What to do:
Everything from the first line of the entries below through the line holding "bow stands on." must be printed exactly as written.
****
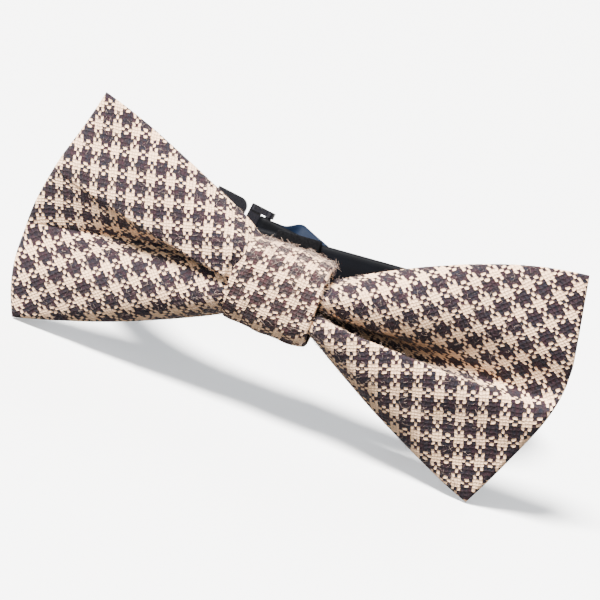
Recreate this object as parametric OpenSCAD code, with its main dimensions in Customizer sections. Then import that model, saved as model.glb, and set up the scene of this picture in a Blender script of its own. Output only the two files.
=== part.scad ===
// Pre-tied bow tie on an adjustable neck band.
// +X to the wearer's left as seen from the front, +Y towards the neck, +Z up.
// The origin is the middle of the footprint, on the surface the bow stands on.

/* [Bow] */
// Width of the bow from wing end to wing end
bow_w = 129; // [124:1:134]
// Height of a wing at its end
bow_h = 60; // [57:1:64]
// How far the knot sits from the middle of the bow, towards -X
knot_off = 5; // [0:0.1:5.5]
// How far the wings hang below the knot's middle
wing_drop = 1.2; // [0:0.1:2]
// How far the middle of the left wing's end stands out past its corners
left_bulge = 3.5; // [2:0.1:6]
// How far the middle of the right wing's end stands out past its corners
right_bulge = 9; // [2:0.1:10]
// Thickness of the wool cloth
cloth_t = 0.8; // [0.6:0.05:1]
// Depth of the pleat beside the knot
pleat_depth = 5; // [3:0.1:6]

/* [Knot] */
// Width of the knot wrap along X
knot_w = 23.5; // [22:0.1:25]
// Height of the knot wrap
knot_h = 23.2; // [22.6:0.1:24]
// Depth of the knot wrap, front to back
knot_d = 17.5; // [17:0.1:18.5]

/* [Neck band] */
// Width of the ribbon
band_w = 20; // [18:0.5:20]
// Thickness of the ribbon
band_t = 0.8; // [0.6:0.05:0.9]
// Half length of the straight run behind the knot
near_half = 22; // [18:1:26]
// How far the band hangs down towards the back, in degrees
band_droop = 11.4; // [9:0.1:12]
// Tilt of the run behind the knot, in degrees
near_roll = 5.5; // [0:0.1:6]
// Tilt of the run at the nape, in degrees
far_roll = 6; // [0:0.1:7]

/* [Hardware] */
// Thickness of the wire of the eye and of the hook's bar
wire_d = 2; // [1.8:0.1:2.2]
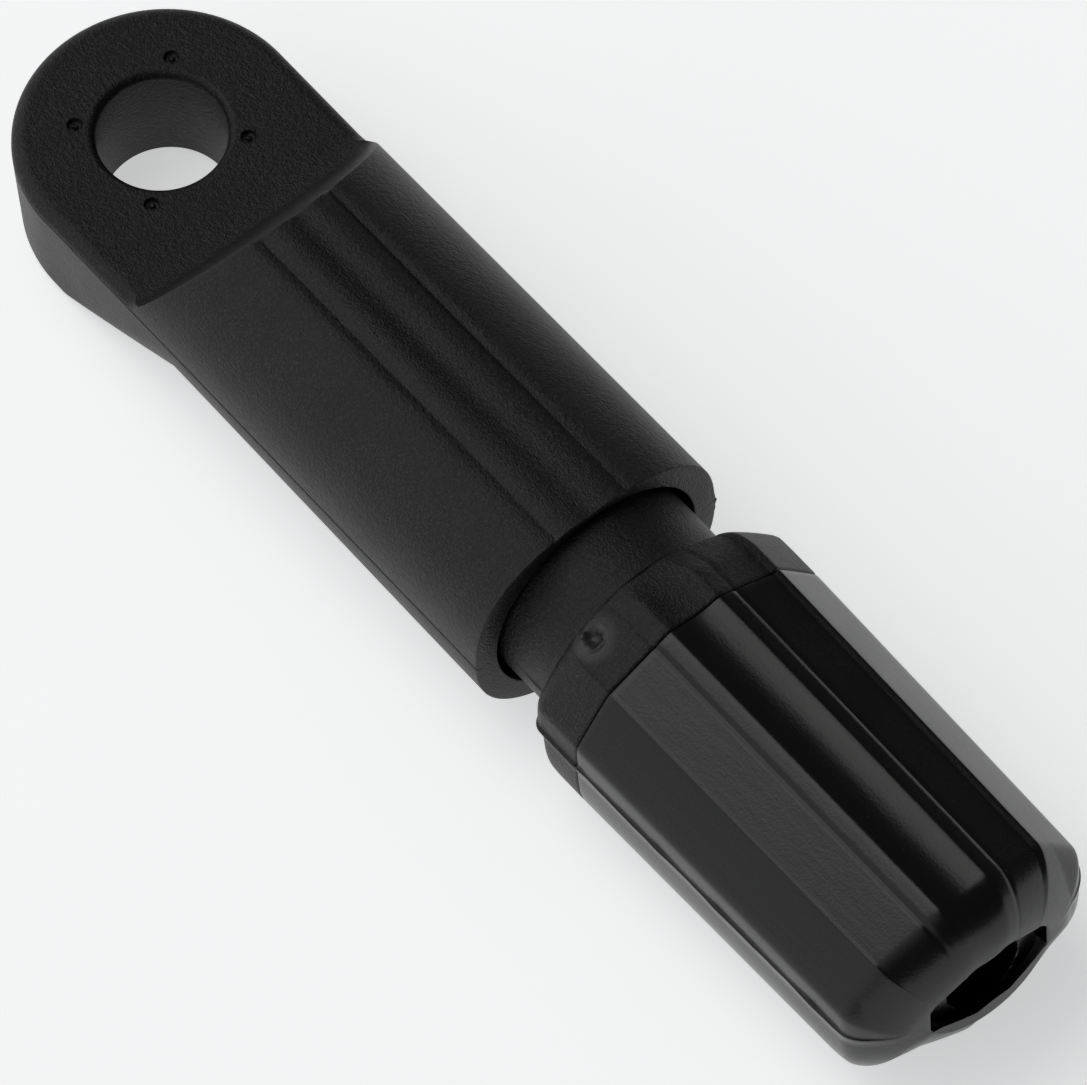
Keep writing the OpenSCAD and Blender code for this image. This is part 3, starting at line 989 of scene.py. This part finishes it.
****
Correct response:
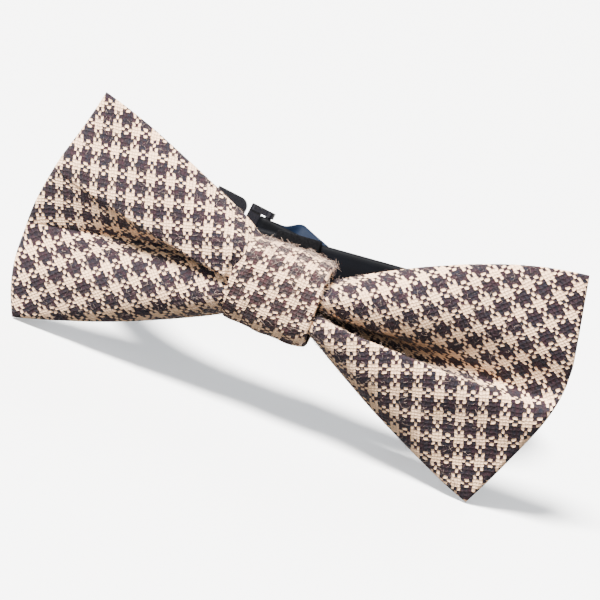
Recreate this object as parametric OpenSCAD code, with its main dimensions in Customizer sections. Then import that model, saved as model.glb, and set up the scene of this picture in a Blender script of its own. Output only the two files.
=== part.scad ===
// Pre-tied bow tie on an adjustable neck band.
// +X to the wearer's left as seen from the front, +Y towards the neck, +Z up.
// The origin is the middle of the footprint, on the surface the bow stands on.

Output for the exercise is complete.